Tragedy struck twice at Hanauma Bay when a couple from Washington State drowned while snorkeling there Friday.

The beauty and tranquility of the popular attraction quickly turned frantic as lifeguards responded to an emergency call in the water.

Visitors were instantly alarmed. “Everybody, we ran to the shore and then I saw a lifeguard jump into a jet ski really fast and ride directly to that corner,” said Jennifer Ren, a visitor from China.

According to Emergency Medical Services, a 60-year-old man and his 55-year-old wife were found unconscious in the water around 10:30 a.m.

They have since been identified as Robert and Jane Jones of Olympia.

A hiker spotted them floating face-down approximately 600 yards from shore, realized they were in trouble and called 911.

“Unfortunately, what happens with snorkeling is you swallow water and you panic and you drown and you’re not waving your arms, so there was no alert that these people were in any sort of trouble,” said EMS spokeswoman Shayne Enright.
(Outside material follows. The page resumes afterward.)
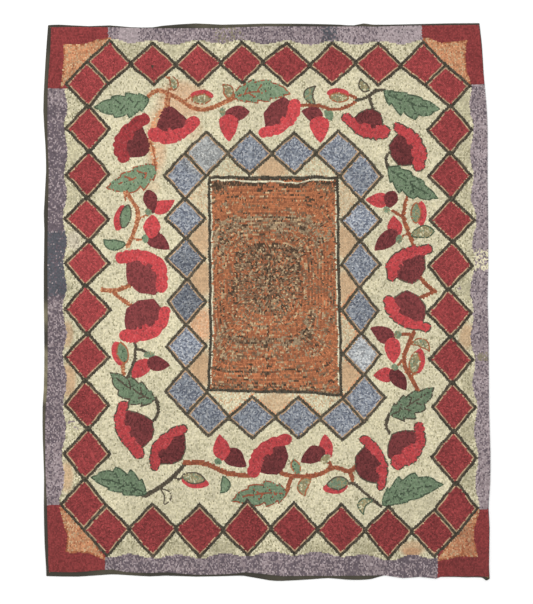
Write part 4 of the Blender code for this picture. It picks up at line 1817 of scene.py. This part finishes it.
class RUG_OT_ground_cloth(bpy.types.Operator):
    """Lay the woven ground cloth with its hem"""

    bl_idname = "rug.ground_cloth"
    bl_label = "Lay the ground cloth"

    def execute(self, context):
        _, board, _, colours = hooked_design(context.scene)
        across, along = 110, 136
        count = across * along
        x, y = spread_sheet(cloth_outline(), across, along)
        edge = np.minimum(x - x.min(axis=1)[:, None], x.max(axis=1)[:, None] - x)
        edge = np.minimum(edge, np.minimum(y - y.min(axis=0), y.max(axis=0) - y))
        lift = HEM_LIFT * (1 - smooth_step(12, 24, edge))
        low = np.column_stack([x.ravel(), y.ravel(), lift.ravel()])
        high = low + (0, 0, CLOTH_THICKNESS)
        index = np.arange(count).reshape(along, across)
        corners = (index[:-1, :-1], index[:-1, 1:], index[1:, 1:], index[1:, :-1])
        top = np.column_stack([corner.ravel() for corner in corners]) + count
        under = top[:, ::-1] - count
        rim = np.concatenate([index[0], index[1:, -1], index[-1, -2::-1], index[-2:0:-1, 0]])
        after = np.roll(rim, -1)
        wall = np.column_stack([rim, after, after + count, rim + count])
        faces = np.vstack([under, top, wall])
        made = new_mesh_object("ground_cloth", np.vstack([low, high]), faces)
        loop = board.loop_near(low[:, :2])
        tint = np.where(loop[:, None] >= 0, colours[loop], context.scene.rug_dyes.burlap)
        add_colours(made, np.vstack([tint, tint]))
        made.data.materials.append(burlap_back(context.scene.rug_dyes))
        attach(made, "root")
        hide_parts("hooked_rug")
        return {"FINISHED"}


# Where the tape has worn, along each side
Wear = namedtuple("Wear", "side start end amount")
WEAR = [
    Wear("left", -400, -190, 1.0),
    Wear("left", -100, -10, 0.75),
    Wear("left", 400, 1000, 0.12),
    Wear("left", -800, -420, 0.2),
    Wear("top", -300, 100, 0.22),
    Wear("top", 380, 440, 0.2),
    Wear("bottom", -700, -500, 0.15),
    Wear("bottom", 0, 420, 0.1),
]


def fold_turns(radius, lower, upper):
    """The two quarter circles of the fold, the lower and the upper, at these angles."""
    turns = [(FOLD_RADIUS - radius * np.sin(t), FOLD_RADIUS - radius * np.cos(t)) for t in lower]
    centre = TAPE_TOP_LEVEL - FOLD_RADIUS
    turns += [(FOLD_RADIUS - radius * np.cos(t), centre + radius * np.sin(t)) for t in upper]
    return turns


def tape_section(thick):
    """The tape's back leg and fold in cross-section, as places in from the fold and
    heights: from the back leg's end on its outer face, then the same on its inner one."""
    turn = np.linspace(0, np.pi / 2, 5)
    legs = np.linspace(TAPE_BACK_LEG, FOLD_END, 4)
    outer = [(leg, 0.0) for leg in legs] + fold_turns(FOLD_RADIUS, turn, turn)
    inner = [(leg, thick) for leg in legs[:3]]
    inner += fold_turns(FOLD_RADIUS - thick, turn[1:], turn[:-1])
    return outer, inner


class RUG_OT_binding(bpy.types.Operator):
    """Fold a strip of tape round the hem on each side"""

    bl_idname = "rug.binding"
    bl_label = "Fold the binding tape"

    def execute(self, context):
        sizes, dyes = context.scene.rug_sizes, context.scene.rug_dyes
        material = twill_tape(dyes)
        thick = sizes.tape_thickness / MM
        outer, inner = tape_section(thick)
        for side in SIDES:
            fold = fold_line(side)
            share = np.linspace(0, 1, int(np.ptp(fold.along) / 7))
            reach = self.front_reach(side, fold, share)
            halfway, whole = (FOLD_END + k * (reach - FOLD_END) for k in (0.5, 1.0))
            under = TAPE_TOP_LEVEL - thick
            front = [(halfway, TAPE_TOP_LEVEL), (whole, TAPE_TOP_LEVEL)]
            front += [(whole, under), (halfway, under)]
            section = outer + front + inner[::-1]
            ring = np.stack([self.row(side, fold, share, *place) for place in section])
            made = self.strip(f"tape_{side}", ring, reverse=axis_of(side) == 0)
            self.mark_wear(made, side)
            made.data.materials.append(material)
            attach(made, "root")
            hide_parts(f"binding_{side}")
        return {"FINISHED"}

    @staticmethod
    def front_reach(side, fold, share):
        """How far the front leg reaches in from the fold, at these shares of the side."""
        axis = axis_of(side)
        level = node_points(f"binding_{side}", TAPE_TOP_LEVEL)
        inward = np.interp(level[:, axis], *fold) - level[:, 1 - axis]
        front = level[np.abs(inward) > 2]
        front = front[np.argsort(front[:, axis])]
        inward = sign_of(side) * (np.interp(front[:, axis], *fold) - front[:, 1 - axis])
        along = fold.along[0] + share * np.ptp(fold.along)
        return np.interp(along, front[:, axis], inward)

    @staticmethod
    def row(side, fold, share, inward, height):
        """A line along the side, some way in from the fold, mitred at its ends."""
        axis = axis_of(side)
        inward = np.broadcast_to(inward, share.shape).astype(float)
        start, end = fold.along[0] + inward, fold.along[-1] - inward
        along = start + (end - start) * share
        across = np.interp(along, *fold) - sign_of(side) * inward
        ripple = 0.12 * waves(along, across * 0 + height, 24, 91) * (height > 2)
        points = np.empty((len(share), 3))
        points[:, axis], points[:, 1 - axis], points[:, 2] = along, across, height + ripple
        return points

    @staticmethod
    def strip(name, ring, reverse):
        """A closed tube of rows, with its two ends filled. Where the rows run the other
        way round, the faces are reversed."""
        count, steps = ring.shape[:2]
        index = np.arange(count * steps).reshape(count, steps)
        a, b = index, np.roll(index, -1, 0)
        quads = np.stack([a[:, :-1], a[:, 1:], b[:, 1:], b[:, :-1]], -1).reshape(-1, 4)
        half = count // 2
        lower, upper = index[:half], index[count - half :][::-1]
        caps = []
        for end in (0, -1):
            one, two = lower[:, end], upper[:, end]
            cap = np.column_stack([one[:-1], one[1:], two[1:], two[:-1]])
            caps.append(cap if end == -1 else cap[:, ::-1])
        faces = np.vstack([quads] + caps)
        if reverse:
            faces = faces[:, ::-1]
        return new_mesh_object(name, ring.reshape(-1, 3), faces)

    @staticmethod
    def mark_wear(made, side):
        """Puts how worn the tape is on each vertex, for its material."""
        along = mesh_points(made.data)[:, axis_of(side)] / MM
        worn = np.zeros(len(along))
        for wear in WEAR:
            if wear.side == side:
                soft = soft_span(wear.start, wear.end, 30, along)
                worn = np.maximum(worn, soft * wear.amount)
        layer = made.data.attributes.new("worn", "FLOAT", "POINT")
        layer.data.foreach_set("value", worn.astype(np.float32))


class RUG_OT_stage(bpy.types.Operator):
    """Set the floor, the light and the camera straight above"""

    bl_idname = "rug.stage"
    bl_label = "Set the stage"

    def execute(self, context):
        sizes, dyes = context.scene.rug_sizes, context.scene.rug_dyes
        half = sizes.floor_side / MM / 2
        corners = half * np.array([(-1, -1, 0), (1, -1, 0), (1, 1, 0), (-1, 1, 0)])
        corners = corners + (0, 0, FLOOR_LEVEL)
        floor = new_mesh_object("floor", corners, np.array([[0, 1, 2, 3]]), smooth=False)
        # A floor painted white, matt
        material, tree = new_material("painted_floor_matt")
        finish_material(
            tree, {"Base Color": (*dyes.floor, 1), "Roughness": 0.9, "Specular IOR Level": 0.2}
        )
        floor.data.materials.append(material)

        world = context.scene.world or bpy.data.worlds.new("studio")
        context.scene.world = world
        world.use_nodes = True
        sky = world.node_tree.nodes["Background"]
        sky.inputs["Color"].default_value = (1, 1, 1, 1)
        sky.inputs["Strength"].default_value = SKY_STRENGTH

        softbox = bpy.data.lights.new("softbox", "AREA")
        softbox.shape = "RECTANGLE"
        softbox.size, softbox.size_y = SOFTBOX_SIDE, SOFTBOX_SIDE
        softbox.energy = SOFTBOX_POWER
        lamp = bpy.data.objects.new("softbox", softbox)
        lamp.location = SOFTBOX_PLACE
        lamp.rotation_euler = (-lamp.location).to_track_quat("-Z", "Y").to_euler()
        context.scene.collection.objects.link(lamp)

        camera = bpy.data.cameras.new("camera")
        camera.lens = CAMERA_LENS
        camera.sensor_fit = "AUTO"
        camera.sensor_width = 36.0
        camera.clip_end = 50.0
        shot = bpy.data.objects.new("camera", camera)
        shot.location = (CAMERA_X, 0.0, sizes.camera_height)
        context.scene.collection.objects.link(shot)
        context.scene.camera = shot
        context.scene.view_settings.view_transform = "Standard"
        return {"FINISHED"}


class RUG_PT_panel(bpy.types.Panel):
    """The rug's parts, sizes and dyes"""

    bl_idname = "RUG_PT_panel"
    bl_label = "Hooked Rug"
    bl_space_type = "VIEW_3D"
    bl_region_type = "UI"
    bl_category = "Rug"

    def draw(self, context):
        layout = self.layout
        for operator in OPERATORS:
            layout.operator(operator.bl_idname)
        for group in (context.scene.rug_sizes, context.scene.rug_dyes):
            box = layout.box()
            for name in type(group).__annotations__:
                box.prop(group, name)


OPERATORS = (RUG_OT_pile, RUG_OT_ground_cloth, RUG_OT_binding, RUG_OT_stage)
CLASSES = (RugSizes, RugDyes, *OPERATORS, RUG_PT_panel)


def register():
    for cls in CLASSES:
        bpy.utils.register_class(cls)
    bpy.types.Scene.rug_sizes = bpy.props.PointerProperty(type=RugSizes)
    bpy.types.Scene.rug_dyes = bpy.props.PointerProperty(type=RugDyes)


def unregister():
    del bpy.types.Scene.rug_dyes
    del bpy.types.Scene.rug_sizes
    for cls in reversed(CLASSES):
        bpy.utils.unregister_class(cls)


def main():
    """Makes every piece."""
    register()
    bpy.ops.rug.pile()
    bpy.ops.rug.ground_cloth()
    bpy.ops.rug.binding()
    bpy.ops.rug.stage()


if __name__ == "__main__":
    main()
Warning signs were posted all along the beach. Strong currents and strong winds may have been factors that got both snorkelers in trouble.

Enright says people are allowed to swim in the area where the couple was found, but with the conditions, you need to be a strong swimmer.

“To know that Mother Nature can change at any time just standing out here, see how these winds are changing, that means the winds in the water are changing too,” she explained.

Although the water is usually calm, Hanauma Bay is actually considered to be the deadliest beach in Hawaii. According to a study released by the Department of Health, 11 people died between 2009 and 2013.

The state also says from January 2014 to January 2015, there were 12 “drowning rescues” at Hanauma Bay, but it’s not known how many of them actually died.

Officials say more deaths occur at the bay because it’s so popular and people underestimate the dangers in the water when they’re snorkeling.

“(It’s) really surprising because it looks like a very public place where there would be a lot of people kind of like, everyone’s kind of aware so it’s really odd to hear that that kind of stuff happens here,” said Sydney Taylor, a visitor from Canada.

Water rescues reported Friday, March 13:

Around 2:30 p.m. lifeguards responded to the Kahuku side of Sharks Cove when a father and 23-year-old daughter climbed up the rocks. A large wave crashed behind them and they both fell into the water. Bystanders helped them out. EMS arrived and treated the woman for multiple abrasions and transported her to an area hospital in stable condition. Ocean Safety recommends staying off of rocky ledges near high surf.

Then at around 3 p.m., Ocean Safety responded to the Mokulua Islands for an overturned kayak. Lifeguards brought four people to shore along with two kayaks and returned out to the islands to help in six stand-up paddleboarders. All were brought to shore safely and did not need medical treatment. The SUPs had no leashes and were rentals. Lifeguards also brought in all of the equipment. The conditions were windy at the time of the rescues.